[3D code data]
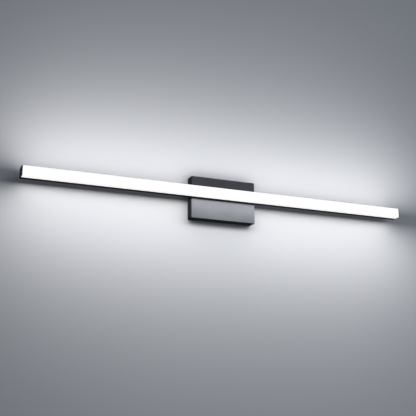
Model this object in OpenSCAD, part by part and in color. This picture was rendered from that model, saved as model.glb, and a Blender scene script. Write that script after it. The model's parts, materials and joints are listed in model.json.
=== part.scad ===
// Vanity light bar: a slim luminous bar bolted across the front of a flat metal canopy.
// +X runs along the bar, +Y points into the wall and +Z is up. The wall is the plane y = 0,
// and the origin is midway between the two slots of the strap that is screwed to the wall box.

/* [Canopy] */
// Width of the canopy
canopy_w = 160; // [156:1:200]
// Height of the canopy
canopy_h = 100; // [98:1:130]
// How far the canopy stands off the wall
canopy_d = 24; // [24:1:32]
// Thickness of the canopy's sheet steel
canopy_t = 1.2; // [0.8:0.1:1.4]
// Outer radius of the canopy's four corners
canopy_r = 2; // [1.5:0.5:4]

/* [Light bar] */
// Length of the bar over its end caps
bar_l = 940; // [600:10:1200]
// Height of the bar
bar_h = 22; // [22:1:26]
// Depth of the bar, front to back
bar_d = 29; // [29:1:34]
// Depth of the luminous front part of the bar
lit_d = 16; // [12:1:16]
// Height of the bar's middle above the canopy's middle
bar_z = 8; // [6:1:12]
// Radius of the bar's long outer edges
bar_r = 1.2; // [0.6:0.2:2]
// Thickness of an end cap
cap_t = 2; // [2:0.5:4]

/* [Wall strap] */
// Distance between the two screws of the wall box
box_spacing = 88.9; // [80:0.1:92]
// Width of a strap slot
slot_w = 5; // [4.5:0.1:6]
// End-to-end length of a strap slot
slot_l = 25; // [16:1:26]
// Height of the strap
strap_h = 38; // [34:1:44]
// Thickness of the strap
strap_t = 1.5; // [1.2:0.1:2]

/* [Lamp boards] */
// Distance between neighbouring light emitting diodes
led_pitch = 12.5; // [10:0.5:15]

/* [Driver] */
// Length of the driver's case
driver_l = 92; // [80:1:92]
// Height of the driver's case
driver_h = 34; // [30:1:34]
// Depth of the driver's case
driver_d = 17; // [17:0.5:17.5]

/* [Hidden] */
$fn = 48;

// Gap left between a screw and its threads, and between parts that slide together
gap = 0.05;
// How far a cutting shape runs past the surface that it cuts
over = 1;

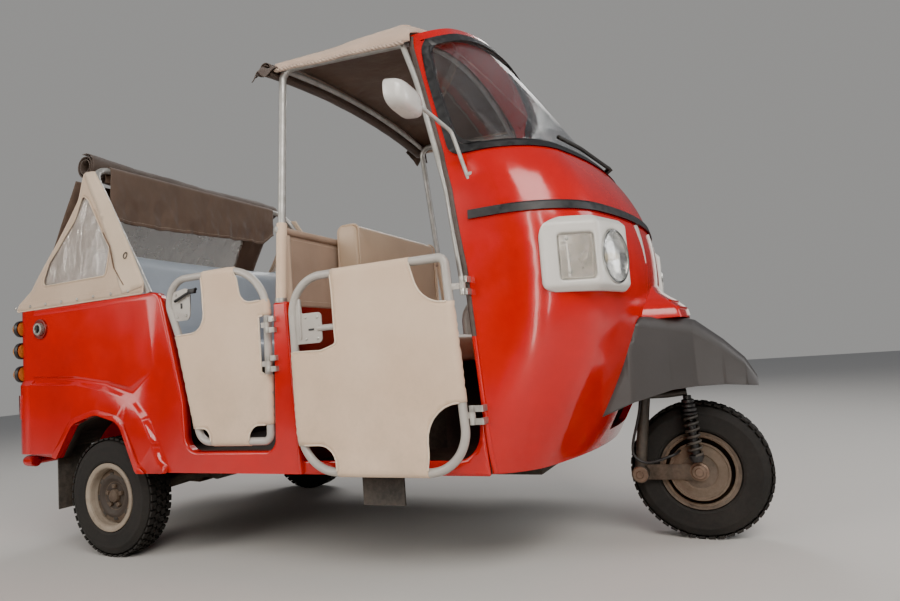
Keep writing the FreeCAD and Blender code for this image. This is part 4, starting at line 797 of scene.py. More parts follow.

AIM OF THE TASK:
Please output the complete data exactly.

EXERCISE RESULT:
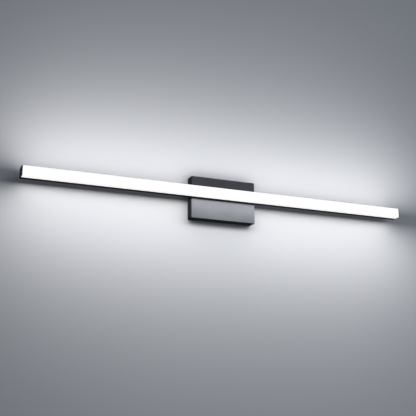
Model this object in OpenSCAD, part by part and in color. This picture was rendered from that model, saved as model.glb, and a Blender scene script. Write that script after it. The model's parts, materials and joints are listed in model.json.
=== part.scad ===
// Vanity light bar: a slim luminous bar bolted across the front of a flat metal canopy.
// +X runs along the bar, +Y points into the wall and +Z is up. The wall is the plane y = 0,
// and the origin is midway between the two slots of the strap that is screwed to the wall box.

/* [Canopy] */
// Width of the canopy
canopy_w = 160; // [156:1:200]
// Height of the canopy
canopy_h = 100; // [98:1:130]
// How far the canopy stands off the wall
canopy_d = 24; // [24:1:32]
// Thickness of the canopy's sheet steel
canopy_t = 1.2; // [0.8:0.1:1.4]
// Outer radius of the canopy's four corners
canopy_r = 2; // [1.5:0.5:4]

/* [Light bar] */
// Length of the bar over its end caps
bar_l = 940; // [600:10:1200]
// Height of the bar
bar_h = 22; // [22:1:26]
// Depth of the bar, front to back
bar_d = 29; // [29:1:34]
// Depth of the luminous front part of the bar
lit_d = 16; // [12:1:16]
// Height of the bar's middle above the canopy's middle
bar_z = 8; // [6:1:12]
// Radius of the bar's long outer edges
bar_r = 1.2; // [0.6:0.2:2]
// Thickness of an end cap
cap_t = 2; // [2:0.5:4]

/* [Wall strap] */
// Distance between the two screws of the wall box
box_spacing = 88.9; // [80:0.1:92]
// Width of a strap slot
slot_w = 5; // [4.5:0.1:6]
// End-to-end length of a strap slot
slot_l = 25; // [16:1:26]
// Height of the strap
strap_h = 38; // [34:1:44]
// Thickness of the strap
strap_t = 1.5; // [1.2:0.1:2]

/* [Lamp boards] */
// Distance between neighbouring light emitting diodes
led_pitch = 12.5; // [10:0.5:15]

/* [Driver] */
// Length of the driver's case
driver_l = 92; // [80:1:92]
// Height of the driver's case
driver_h = 34; // [30:1:34]
// Depth of the driver's case
driver_d = 17; // [17:0.5:17.5]

/* [Hidden] */
$fn = 48;

// Gap left between a screw and its threads, and between parts that slide together
gap = 0.05;
// How far a cutting shape runs past the surface that it cuts
over = 1;

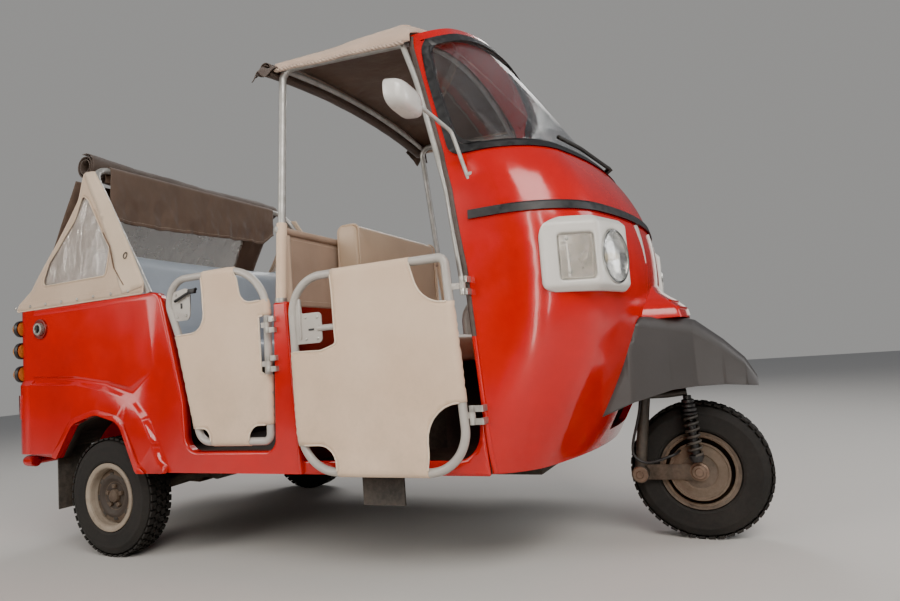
Keep writing the FreeCAD and Blender code for this image. This is part 4, starting at line 797 of scene.py. More parts follow.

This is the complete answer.